Under SCT, importers declare and pay their customs dues at the first point of entry which is the port of Mombasa before proceeding to their last point of destination uninterrupted.
The Rwanda Revenue Authority has officials stationed at the port to clear cargo bound for Rwanda. But Musoni says about 60 per cent of incoming volumes enter through the Tanzanian port of Dar es salaam although the route is the same length as that of Mombasa to Kigali.
Jean Baptiste Gasigwa, the Private Sector Federation (PSF) resident representative at the Kenyan port of Mombasa, told Sunday Times why that’s the case:
“First of all it’s cheaper there and Rwandan importers prefer to use Dar es Salaam because it gives a longer grace period of 15 days within which to clear cargo compared to Mombasa’s nine days,” said Gasigwa. Gasigwa also added that some of the charges paid by importers at Mombasa such as the terminal handling charges charged by shipping lines for each bill of landing are not applicable in Dar es Salaam.

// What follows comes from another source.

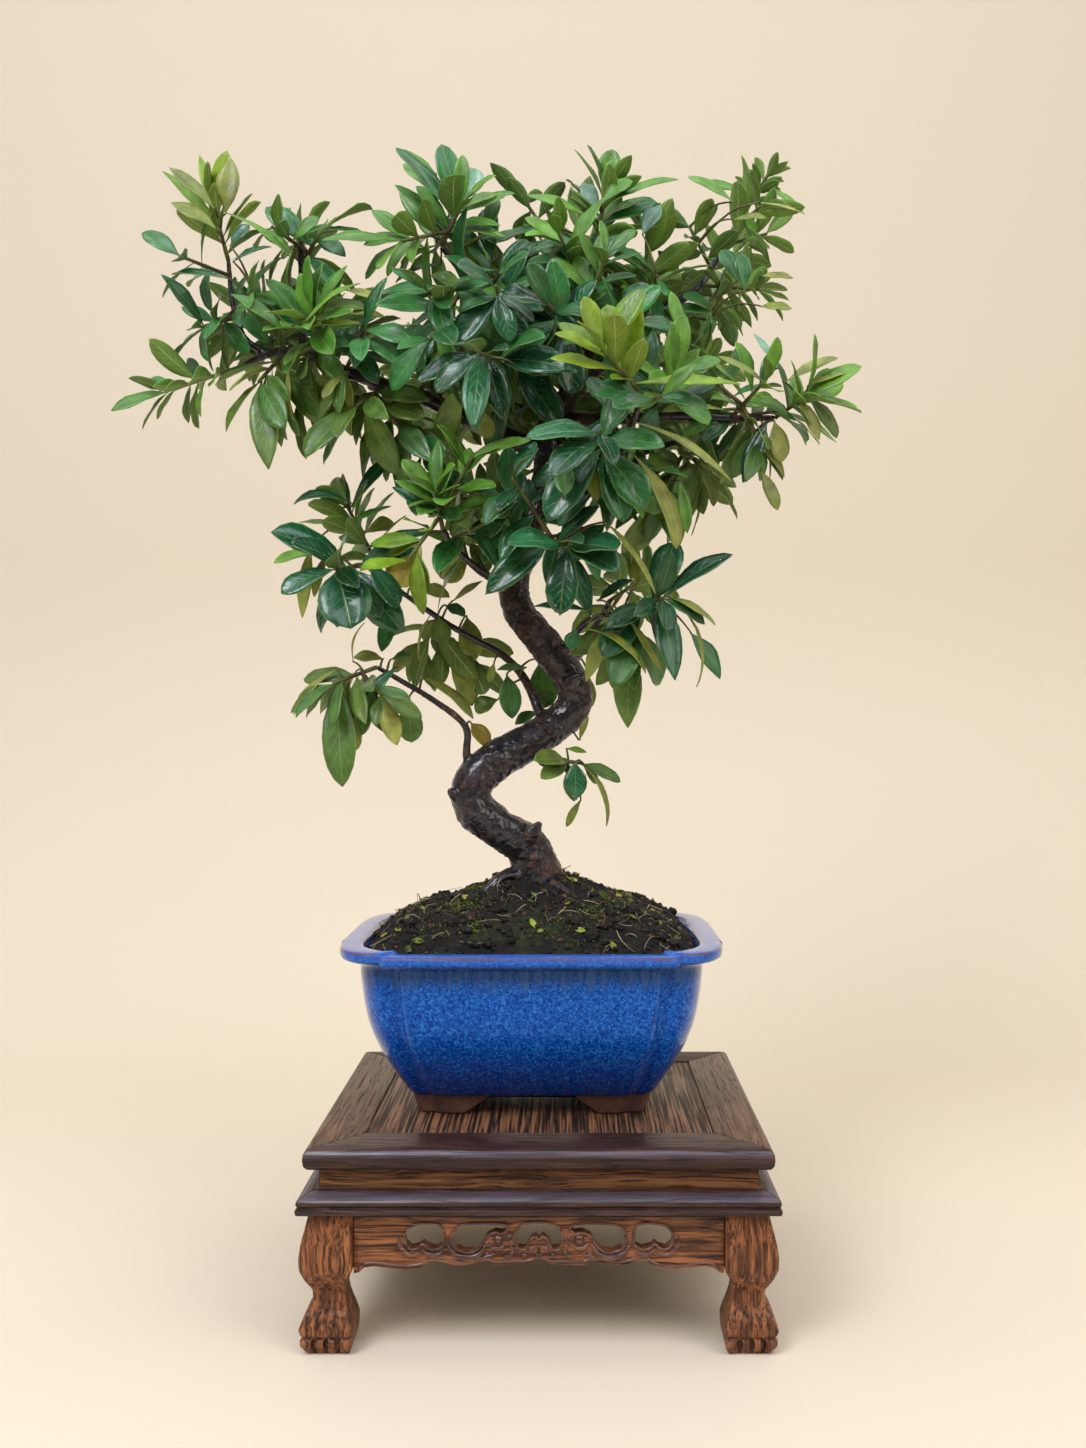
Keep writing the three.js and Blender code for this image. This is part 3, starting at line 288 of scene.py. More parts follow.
def placeCamera():
    camera = bpy.data.cameras.new("camera")
    camera.lens = cameraValues["lens"]
    camera.shift_x = cameraValues["shift"]
    camera.clip_start = 0.01
    holder = linkObject("camera", camera)
    holder.location = toFrame @ Vector(cameraValues["place"])
    holder.rotation_euler = (math.pi / 2, 0, 0)
    scene.camera = holder


def placeLights():
    world = bpy.data.worlds.new("studio")
    scene.world = world
    world.use_nodes = True
    tree = world.node_tree
    values = lightValues["world"]
    direction = axesOf(tree, addNode(tree, "ShaderNodeTexCoord").outputs["Generated"])
    overhead = spread(tree, direction["Z"], *values["ceiling"], values["dimness"], 1.0)
    sideways = spread(tree, calculate(tree, "ABSOLUTE", direction["X"]), *values["sides"])
    feed(tree, tree.nodes["Background"], {
        "Color": mixColours(tree, overhead, values["dim"], values["bright"]),
        "Strength": product(tree, calculate(tree, "ADD", overhead, sideways), values["strength"])})
    for name in ("key", "fill", "strip", "wall"):
        place, aim, size, power, shade = lightValues[name]
        light = bpy.data.lights.new(name, "AREA")
        light.energy = power
        light.shape = "RECTANGLE"
        light.size, light.size_y = size[0] * 0.001, size[1] * 0.001
        light.color = linearColour(shade)[:3]
        holder = linkObject(name, light)
        holder.location = toFrame @ Vector(place)
        holder.rotation_euler = (Vector(aim) - Vector(place)).to_track_quat("-Z", "Y").to_euler()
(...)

“There’s also the cost of transport which is lower when one uses the Tanzanian route because the transporters only have to cross one border unlike the Kenyan route where one has to go through two borders,” said Gasigwa.
Rwanda-bound cargo through the Kenyan port dropped in 2014 to 235,912 tons from 240,099 tons in 2013.
According to KPA boss, Rwanda’s cargo accounted for 3.3 per cent market share of the total transit traffic compared to Uganda’s that increased by 609,803 tons from 4,912,316 tons in 2013 to 5,522,119 tons in 2014.
Uganda also has the biggest number of long-stayed cargo of over 3,000 containers. In January this year, Richard Kamajugo, the Commissioner of Customs at Uganda Revenue Authority, urged Ugandan importers to rush and collect their merchandize.
“Further delays in collection will lead to accumulation of storage and customs warehouse rent charges and prolonged stay may lead to the goods being deemed to have been abandoned and be disposed off through auction to create space for incoming cargo,” said Kamajugo in January.